Source: GfK's Builders Merchants Total Category Report - July 2015 to June 2020

Quarterly Overview - Q2 2020

This year is probably unique, the most memorable we’ve ever had, and we still have some way to reach before 2021. The initial shock and fear have been replaced by the realisation that this is a long-term problem and a lot needs to happen before the world returns to what was previously considered normal. Unfortunately, this also applies to the Builders Merchants sector, with an ongoing fight for business survival the key focus.

At the end of Q1 the sector was down by -6.7% in value, with Q2 down by -38.6%. Individually, April, May and June couldn’t have been more different. April, with almost a full lockdown, saw a year on year decline of -76.5% as most merchants only provided essential deliveries to active trade account holders. May recovered to -39.9% as restrictions were relaxed, while June grew 2.2% thanks to a combination of relaxed restrictions, good weather and a booming Landscaping category.

Landscaping surged with June to June growth of 50.3%, while the other core categories of Heavy Building Materials and Timber & Joinery saw increases of 0.2% and 1.4% respectively. Landscaping growth was driven by Garden Walling / Paving, Fencing & Gates, and Decking, which more than doubled in value from June to June.

Year to date Heavy Building Materials and Timber & Joinery decreased -23.9% and -25.9% respectively against 2019. The former’s June recovery was driven by strong Cement, Aggregates and Roofing performance, while the latter had a strong Timber performance in June. All of this provides a glimmer of hope for the remainder of the year.

Looking ahead the good summer weather could lead to further growth, but the ever-present threat of a second wave remains. The next couple of months will be crucial in helping the sector recover most of the losses incurred during April and May. Continued development of digital platforms across the sector provides a potential roadmap for the future, hopefully offering a solution to the second wave threat. The remainder of the year is impossible to predict, but we all know this is going to be a very bumpy ride.

John Newcomb, CEO BMF, adds:

The results for Quarter 2 show a tale of two halves – the first half reflecting the shutdown of much of the construction industry, and improving trading conditions thereafter

The initial impact of Covid-19 was industry-wide, with figures from the Office of National Statistics (ONS) and the Construction Products Association reflecting the experience at merchant counters during the last quarter.

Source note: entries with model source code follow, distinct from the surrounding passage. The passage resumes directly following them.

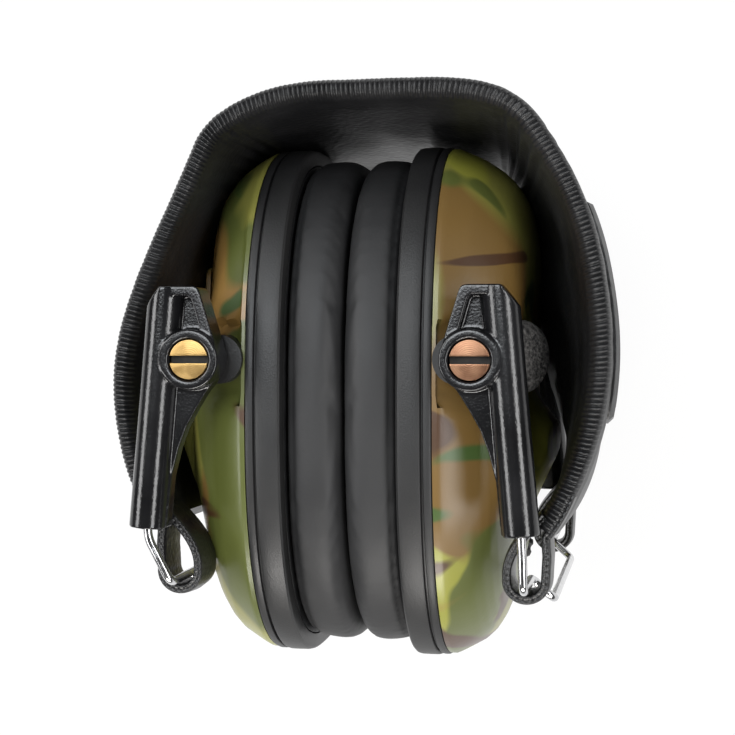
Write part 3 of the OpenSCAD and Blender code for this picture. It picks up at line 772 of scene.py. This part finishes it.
# Ovals that the dome and the ridge are built up from: level, half height, half depth, centre.
dome_levels = np.array(((17, SHELL_TALL, SHELL_DEEP, CUP_Y), (18, SHELL_TALL, SHELL_DEEP, CUP_Y),
                        (25.7, 44.4, 33.9, -4.1), (28.6, 35.0, 30.4, -1.0),
                        (30.05, 27.0, 26.6, -1.8), (30.35, 6, 8, -1.8)))
ridge_levels = np.array(((18.0, 33.5, 36.0, -13.8), (22.2, 25.87, 33.44, -13.8),
                         (30.05, 11.94, 26.6, -13.3), (34.4, 3.48, 19.0, -11.6)))


def cut_corners(levels, times):
    """Rounds the profile that a stack of ovals makes."""
    for _ in range(times):
        ahead = levels[:-1] * 0.75 + levels[1:] * 0.25
        behind = levels[:-1] * 0.25 + levels[1:] * 0.75
        middle = np.stack((ahead, behind), 1).reshape(-1, 4)
        levels = np.vstack((levels[:1], middle, levels[-1:]))
    return levels


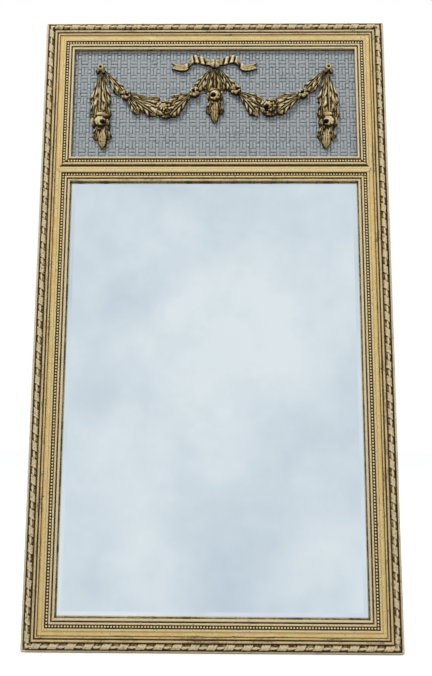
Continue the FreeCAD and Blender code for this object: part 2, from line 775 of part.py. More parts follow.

The ONS reported a record 35.0% fall in construction output in Q2 compared to Q1 2020. Private housing was the largest contributor in new work (down 51.2% on the previous quarter), with private housing RMI (down 46.5%) the largest contributor in repair and maintenance. These two sectors form the mainstay of merchants’ business and the quarter on quarter falls in both sectors were the highest ever recorded.

ONS figures show that April was the worst month, with May showing month on month growth of 7.6% and monthly construction output increasing by a record 23.5% in June. Despite this strong monthly growth, construction output in June 2020 was still 24.8% below February 2020 – the last full month before the impact of Covid-19

Manufacturing also suffered in Quarter 2. The CPA Q2 2020 State of Trade reported the worst quarterly performance since the 2008/9 recession, with 81% of heavyside manufacturers and 68% of lightside manufacturers recording a fall in sales compared to Q1 2020.

The confusion caused by inconsistent Government messaging in the first few days of the crisis has also led to ongoing issues. Along with many construction sites and builders’ merchants, some manufacturers temporarily closed before putting Covid-secure measures in place. Unfortunately, closing production lines led to shortages in certain product areas which is taking some time to unwind.

On the positive side, furloughed workers took the opportunity to undertake DIY projects – boosting paint and landscaping sales – and construction workers returned to site relatively quickly to complete existing projects.

More worrying is the forward data released by the ONS. New orders decreased by a record 51.1% in Q2 compared with Q1 2020. The impact of the Covid-19 crisis looks set to continue to impact results for the rest of the year and beyond.